Хотя триумф по окончании этой войны достался Марию, последний не мог простить Сулле того, что произошло; борьба между этими двумя людьми разгорелась; борьба, стоившая жизни Марию, кончилась торжеством Суллы; естественно, что всего этого никогда не мог простить Сулле обойденный аристократами Саллюстий, который скорбит по этому случаю и о падении старинной римской доблести, и об уничтожении дисциплины в войсках; вообще обо всем, о чем свойственно скорбеть чиновникам, которые всю жизнь грели руки около правых убеждений и вдруг оказались не у дел, по случаю победы партии, им враждебной.

Слаб человек, и все ему можно простить, кроме хамства; так и Саллюстию можно, пожалуй простить и разврат, и взяточничество, и подхалимство; все это ему и простил уже один английский историк – за его «талант»; нельзя только простить ему одного: принятого им нравственного и патриотического тона. «От стыда ли, от досады ли, я не хочу терять слов на описание того, что делал Сулла», ломается Саллюстий; вот это ломание даровитому стилисту и взяточнику простить трудно.

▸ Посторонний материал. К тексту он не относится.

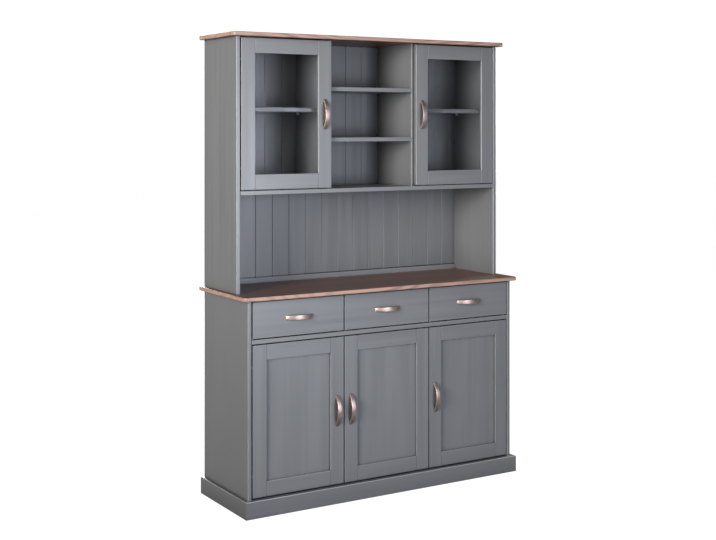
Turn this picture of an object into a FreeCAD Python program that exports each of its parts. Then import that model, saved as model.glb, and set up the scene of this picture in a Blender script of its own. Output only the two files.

Если грабеж и взяточничество были распространены в такой мере и даже возведены в систему среди представителей власти, то естественно, что мелкие жулики тоже не отставали; они образовали, где только возможно, банды «пиратов» и грабителей. Век отличался, вообще, как принято говорить среди филологов, повсеместным падением нравов и ростом самого ужасного разврата.